--- Start of SOURCE EXCERPT ---

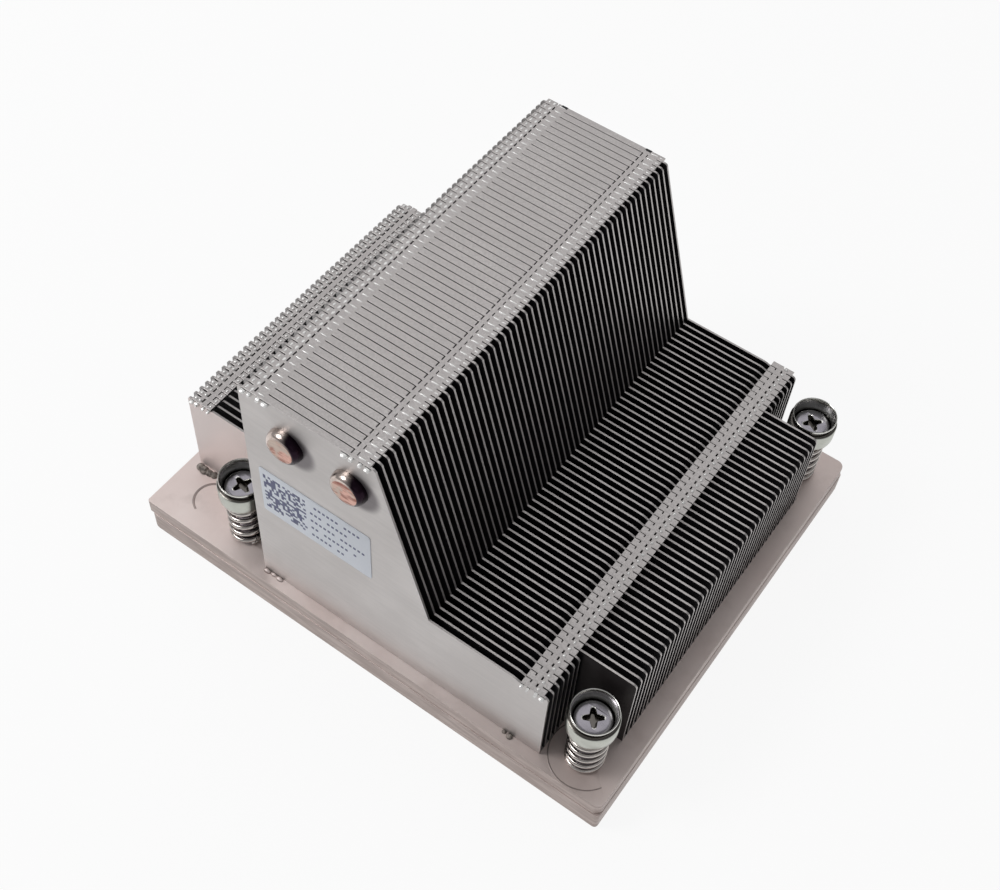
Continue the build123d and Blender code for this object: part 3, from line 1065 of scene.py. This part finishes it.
# The rows of dots: how many each has, where the first starts, the steps between them, and a dot's size
DOTS = (12, 9, 13, 11, 8)
DOTS_LEFT, DOTS_TOP = 11.3, 2.45
DOT_STEP, DOT_ROW = 0.95, 2.3
DOT_WIDTH, DOT_HEIGHT, DOT_CORNER = 0.6, 0.62, 0.15


def cell_is_bare(row, column):
    """A fixed scatter, made by a formula, so that the square of cells spells nothing."""
    return math.sin(12.99 * row + 78.23 * column) * 4375.85 % 1.0 > 0.52


def label():
    """A matt film with a square of plain cells and rows of dots."""
    right, top = LABEL_LEFT + LABEL_WIDTH, LABEL_FOOT + LABEL_HEIGHT
    form = Form()
    outline = rounded_box(LABEL_LEFT, right, LABEL_FOOT, top, LABEL_CORNER, 5)
    form.plate([outline], upright(FRONT_FIN), LABEL_THICK)
    settle(form.made("label_sheet", [FILM], bevel=0.03), "heat_sink", "label", "label")
    marks = []
    for row in range(CELLS_HIGH):
        for column in range(CELLS_WIDE):
            if not cell_is_bare(row, column):
                a, b = LABEL_LEFT + CELLS_LEFT + column * CELL, LABEL_FOOT + CELLS_FOOT + row * CELL
                marks.append(box(a, a + CELL, b, b + CELL))
    for row, count in enumerate(DOTS):
        b = top - DOTS_TOP - DOT_ROW * row
        for i in range(count):
            if (row * 5 + i * 3) % 7:
                a = LABEL_LEFT + DOTS_LEFT + DOT_STEP * i
                marks.append(rounded_box(a, a + DOT_WIDTH, b, b + DOT_HEIGHT, DOT_CORNER, 3))
    print_form = Form()
    for mark in marks:
        print_form.plate([mark], upright(FRONT_FIN - LABEL_THICK), PRINT_THICK)
    settle(print_form.made("label_print", [INK]), "heat_sink", "label")


label()


# ---- Sprung screws

SPINS = {"front_left": -0.335, "front_right": 0.62, "back_left": 0.3, "back_right": 0.79}

# The cup's section as radius and height, from its bore round its outside and rim back to the head's seat
CUP_PROFILE = [
    (SHANK_RADIUS + SHANK_ROOM, CUP_FLOOR + 0.1),
    (SHANK_RADIUS + SHANK_ROOM + 0.1, CUP_FLOOR),
    (CUP_RADIUS - 1.15, CUP_FLOOR),
    (CUP_RADIUS - 0.80, CUP_FLOOR + 0.08),
    (CUP_RADIUS - 0.46, CUP_FLOOR + 0.28),
    (CUP_RADIUS - 0.20, CUP_FLOOR + 0.60),
    (CUP_RADIUS - 0.06, CUP_FLOOR + 1.0),
    (CUP_RADIUS, CUP_FLOOR + 1.5),
    (CUP_RADIUS, CUP_RIM - 1.80),
    (CUP_RADIUS - 0.10, CUP_RIM - 1.66),
    (CUP_RADIUS - 0.60, CUP_RIM - 1.62),
    (CUP_RADIUS - 0.62, CUP_RIM - 0.50),
    (CUP_RADIUS - 0.42, CUP_RIM - 0.46),
    (CUP_RADIUS - 0.34, CUP_RIM - 0.38),
    (CUP_RADIUS - 0.34, CUP_RIM - 0.16),
    (CUP_RADIUS - 0.38, CUP_RIM - 0.04),
    (CUP_RADIUS - 0.46, CUP_RIM),
    (CUP_RADIUS - 0.56, CUP_RIM - 0.05),
    (CUP_RADIUS - 0.62, CUP_RIM - 0.20),
    (CUP_RADIUS - 0.76, CUP_RIM - 0.9),
    (CUP_RADIUS - 1.04, HEAD_TOP - 0.3),
    (CUP_RADIUS - 1.06, HEAD_SEAT + 0.08),
    (CUP_RADIUS - 1.2, HEAD_SEAT),
    (SHANK_RADIUS + SHANK_ROOM, HEAD_SEAT),
]
# The second and third material of a cup or screw: painted shade and painted highlight. The cup's groove and bore are
# painted dark as shade, the ring between them painted bright as a highlight
SHADE_PAINT, HIGHLIGHT_PAINT = 1, 2
CUP_STRIPES = {side: SHADE_PAINT for side in (9, 10, 20, 21, 22)} | {side: HIGHLIGHT_PAINT for side in range(11, 19)}
CUP_SIDES = 72

# The thread: the rise of a turn, and a turn's points as steps in from the shank's side and up
THREAD_RISE = 0.7
THREAD_START = 0.45
THREAD_TURN = ((0.0, 0.05), (0.0, 0.15), (0.32, 0.45))
TIP_CHAMFER, TIP_STEP = 0.35, 0.02
# The head's rounded upper edge, as steps in and down, and the flat inside it
HEAD_EDGE = ((0.0, 0.95), (0.07, 0.62), (0.22, 0.36), (0.44, 0.18), (0.70, 0.08))
HEAD_FOOT = 0.15
HEAD_FLAT_IN, HEAD_FLAT_DOWN = 1.0, 0.02
HEAD_SIDES = 56
# The cross recess: its reach, the width of an arm, the place of its inner corners as a share of that width, and its
# walls as a share of its size and a depth
CROSS_REACH, CROSS_WIDTH = 2.2, 0.98
CROSS_INNER = 0.72
CROSS_STEPS = 4
RECESS_LIP = ((1.0, 0.0), (0.90, 0.10))
RECESS_WALL = ((0.90, 0.10), (0.76, 0.8), (0.60, 1.3))

# The spring: steps in a turn, sides of the wire, and how close its end turns lie, in wires
COIL_STEPS = 32
WIRE_SIDES = 12
CLOSE_WOUND = 0.98
SPRING_SPIN = 2.2

# The clip: its radius and thickness, the angles where it starts and ends, how far its inner edge is drawn back from
# them, and how deep and how wide in steps the waves of that edge are
CLIP_RADIUS = 3.7
CLIP_THICK = 0.6
CLIP_FROM, CLIP_TO, CLIP_BACK = 118, 422, 8
WAVE_DEPTH, WAVE_STEPS = 0.45, 13


def cross():
    """The outline of a cross recess, anticlockwise, with rounded ends."""
    arm = arc((CROSS_REACH - CROSS_WIDTH / 2, 0), CROSS_WIDTH / 2, -90, 90, CROSS_STEPS)
    arm.append((CROSS_WIDTH * CROSS_INNER, CROSS_WIDTH * CROSS_INNER))
    return [p for quarter in range(4) for p in turned(arm, math.radians(90 * quarter))]


def cup(place, centre):
    """The turned cup that a screw and its spring sit in."""
    form = Form()
    form.lathe(CUP_PROFILE, centre, CUP_SIDES, CUP_STRIPES)
    piece = form.made(f"turned_cup_{place}", [CUP_METAL, SHADE_NICKEL, HIGHLIGHT_NICKEL], smooth=50)
    settle(piece, f"cup_{place}", "cup", f"screw_cup_{place}")


def screw_profile():
    """The screw's radius and height, from its tip up to the edge of its head's flat top."""
    z = SHANK_TIP + THREAD_START
    profile = [(0.001, SHANK_TIP), (SHANK_RADIUS - TIP_CHAMFER, SHANK_TIP), (SHANK_RADIUS - TIP_STEP, z)]
    while z < LOWER_PLATE - THREAD_RISE:
        profile += [(SHANK_RADIUS - inward, z + up) for inward, up in THREAD_TURN]
        z += THREAD_RISE
    profile += [(SHANK_RADIUS, z + 0.1), (SHANK_RADIUS, HEAD_SEAT)]
    profile += [(HEAD_RADIUS - HEAD_FOOT, HEAD_SEAT), (HEAD_RADIUS, HEAD_SEAT + HEAD_FOOT)]
    profile += [(HEAD_RADIUS - inward, HEAD_TOP - down) for inward, down in HEAD_EDGE]
    return profile + [(HEAD_RADIUS - HEAD_FLAT_IN, HEAD_TOP - HEAD_FLAT_DOWN)]


def screw(place, centre, spin):
    """A pan head with a cross recess, and a threaded shank."""
    x, y = centre
    form = Form()
    rings = [[(x + a, y + b, z) for a, b in circle((0, 0), r, HEAD_SIDES)] for r, z in screw_profile()]
    form.rings(rings, caps=(True, False))
    rim = circle((0, 0), HEAD_RADIUS - HEAD_FLAT_IN, HEAD_SIDES)
    recess = turned(cross(), spin)
    corners = [(x + a, y + b, HEAD_TOP - HEAD_FLAT_DOWN) for a, b in rim]
    corners += [(x + a, y + b, HEAD_TOP) for a, b in recess]
    order = list(range(len(rim))) + list(reversed(range(len(rim), len(corners))))
    loops = [[Vector((a, b, 0)) for a, b in loop] for loop in (rim, recess[::-1])]
    form.add(corners, [tuple(order[i] for i in tri) for tri in tessellate_polygon(loops)])
    # The recess's lip takes the painted highlight, and its walls the painted shade.
    for walls, caps, paint in ((RECESS_LIP, (False, False), HIGHLIGHT_PAINT), (RECESS_WALL, (False, True), SHADE_PAINT)):
        rings = [[(x + a * share, y + b * share, HEAD_TOP - depth) for a, b in recess] for share, depth in walls]
        form.rings(rings, caps=caps, paint=paint)
    piece = form.made(f"cross_screw_{place}", [SCREW_METAL, SHADE_NICKEL, HIGHLIGHT_NICKEL])
    settle(piece, f"screw_{place}", "screw", f"screw_{place}")


def spring(place, centre, start):
    """A coil spring with closed ends."""
    bottom, top = BASE_TOP + WIRE, CUP_FLOOR - WIRE
    closed = 2 * WIRE * CLOSE_WOUND
    open_rise = (top - bottom - 2 * closed) / (COILS - 2)
    rings = []
    for step in range(COILS * COIL_STEPS + 1):
        turns = step / COIL_STEPS
        if turns <= 1:
            z = bottom + closed * turns * turns
        elif turns >= COILS - 1:
            z = top - closed * (COILS - turns) ** 2
        else:
            z = bottom + closed + open_rise * (turns - 1)
        angle = 2 * math.pi * turns + start
        out = (math.cos(angle), math.sin(angle))
        rings.append([
            (centre[0] + out[0] * (SPRING_RADIUS + a), centre[1] + out[1] * (SPRING_RADIUS + a), z + b)
            for a, b in circle((0, 0), WIRE, WIRE_SIDES)
        ])
    form = Form()
    form.rings(rings)
    piece = form.made(f"coil_{place}", [WIRE_METAL], smooth=60)
    settle(piece, "heat_sink", "spring", f"screw_spring_{place}")
    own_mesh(piece)


def clip(place, centre):
    """The open spring clip on the shank, in its pocket under the base."""
    x, y = centre
    outer = arc((0, 0), CLIP_RADIUS, CLIP_FROM, CLIP_TO, 30)
    inner = []
    for i, (a, b) in enumerate(arc((0, 0), SHANK_RADIUS, CLIP_TO - CLIP_BACK, CLIP_FROM + CLIP_BACK, 26)):
        swell = 1.0 + WAVE_DEPTH * max(0.0, math.sin(math.radians(i * 360 / WAVE_STEPS))) ** 3
        inner.append((a * swell, b * swell))
    form = Form()
    form.plate([[(x + a, y + b) for a, b in outer + inner]], level(LOWER_PLATE - CLIP_THICK), CLIP_THICK)
    piece = form.made(f"spring_clip_{place}", [CLIP_METAL], bevel=0.06)
    settle(piece, f"screw_{place}", "clip", f"screw_clip_{place}")


for place, centre in SCREWS.items():
    cup(place, centre)
    screw(place, centre, SPINS[place])
    spring(place, centre, SPRING_SPIN * SPINS[place])
    clip(place, centre)


# ---- Stage, light and camera

# Sizes and places from here on are in metres, and powers in watts.
FLOOR_SIZE = 24.0
FLOOR_DEPTH = 0.0001
FLOOR_GLOW = 0.9
SKY_TONE, SKY_STRENGTH = (0.97, 0.98, 1.0), 0.32
BACKDROP_TONE = (0.96, 0.96, 0.96)

# Square soft lamps: place, side and power. All are aimed at the same point low in the part.
LAMPS = {
    "key": ((-0.45, -0.32, 0.60), 0.28, 2.1),
    "overhead": ((-0.25, 0.40, 0.75), 0.8, 1.6),
    "fill": ((0.55, -0.45, 0.35), 0.4, 0.15),
}
LAMP_AIM = (0, 0, 0.03)


def floor():
    """A plain pale floor that shows white to the eye and to reflections, and keeps a soft shadow."""
    bpy.ops.mesh.primitive_plane_add(size=FLOOR_SIZE, location=(0, 0, -FLOOR_DEPTH))
    plane = bpy.context.object
    plane.name = "floor"
    paint = Paint("pale_floor", roughness=0.9)
    paint.set("Base Color", (0.93, 0.93, 0.93))
    path = paint.node("ShaderNodeLightPath")
    seen = Field(paint, path.outputs["Is Camera Ray"]) + Field(paint, path.outputs["Is Glossy Ray"])
    glow = paint.node("ShaderNodeEmission", None, {"Color": (1, 1, 1, 1), "Strength": 1.0})
    shaders = {0: seen * FLOOR_GLOW, 1: paint.shader.outputs[0], 2: glow.outputs[0]}
    mix = paint.node("ShaderNodeMixShader", None, shaders)
    paint.join(mix.outputs[0], paint.tree.nodes["Material Output"].inputs["Surface"])
    plane.data.materials.append(paint.material)


def sky():
    """An even pale light from all sides, which the camera sees as a white backdrop."""
    world = bpy.data.worlds.new("studio")
    world.use_nodes = True
    nodes = Nodes(world.node_tree)
    light = nodes.tree.nodes["Background"]
    nodes.join(opaque(SKY_TONE), light.inputs["Color"])
    nodes.join(SKY_STRENGTH, light.inputs["Strength"])
    white = nodes.node("ShaderNodeBackground", None, {"Color": opaque(BACKDROP_TONE)})
    seen = nodes.node("ShaderNodeLightPath").outputs["Is Camera Ray"]
    mix = nodes.node("ShaderNodeMixShader", None, {0: seen, 1: light.outputs[0], 2: white.outputs[0]})
    nodes.join(mix.outputs[0], nodes.tree.nodes["World Output"].inputs["Surface"])
    bpy.context.scene.world = world


def lamp(name, place, side, power):
    light = bpy.data.lights.new(name, "AREA")
    light.shape = "SQUARE"
    light.size = side
    light.energy = power
    thing = bpy.data.objects.new(name, light)
    thing.location = Vector(place)
    thing.rotation_euler = (Vector(LAMP_AIM) - Vector(place)).to_track_quat("-Z", "Y").to_euler()
    bpy.context.scene.collection.objects.link(thing)


def camera():
    """The photograph's viewing angle, for a picture 1000 wide and 890 high."""
    lens = bpy.data.cameras.new("camera")
    lens.sensor_fit = "HORIZONTAL"
    lens.sensor_width = 36.0
    lens.lens = 52.5
    lens.clip_end = 20
    eye = bpy.data.objects.new("camera", lens)
    right = Vector((0.81324, 0.57985, 0.04916))
    up = Vector((-0.49551, 0.6457, 0.58098))
    back = Vector((0.30514, -0.49684, 0.81243))
    turn = Matrix((right, up, back)).transposed().to_4x4()
    eye.matrix_world = Matrix.Translation(Vector((0.08044, -0.14427, 0.25583))) @ turn
    bpy.context.scene.collection.objects.link(eye)
    bpy.context.scene.camera = eye


floor()
sky()
for name, (place, side, power) in LAMPS.items():
    lamp(name, place, side, power)
camera()
bpy.context.scene.view_settings.view_transform = "Standard"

--- End of SOURCE EXCERPT ---

▸ SET PROBLEM:
Each line from the one containing "own_mesh(piece)" through the one containing "# ---- Stage, light and camera" must be retyped exactly, the first and last of these included.

▸ TASK SOLUTION:
    own_mesh(piece)


def clip(place, centre):
    """The open spring clip on the shank, in its pocket under the base."""
    x, y = centre
    outer = arc((0, 0), CLIP_RADIUS, CLIP_FROM, CLIP_TO, 30)
    inner = []
    for i, (a, b) in enumerate(arc((0, 0), SHANK_RADIUS, CLIP_TO - CLIP_BACK, CLIP_FROM + CLIP_BACK, 26)):
        swell = 1.0 + WAVE_DEPTH * max(0.0, math.sin(math.radians(i * 360 / WAVE_STEPS))) ** 3
        inner.append((a * swell, b * swell))
    form = Form()
    form.plate([[(x + a, y + b) for a, b in outer + inner]], level(LOWER_PLATE - CLIP_THICK), CLIP_THICK)
    piece = form.made(f"spring_clip_{place}", [CLIP_METAL], bevel=0.06)
    settle(piece, f"screw_{place}", "clip", f"screw_clip_{place}")


for place, centre in SCREWS.items():
    cup(place, centre)
    screw(place, centre, SPINS[place])
    spring(place, centre, SPRING_SPIN * SPINS[place])
    clip(place, centre)


# ---- Stage, light and camera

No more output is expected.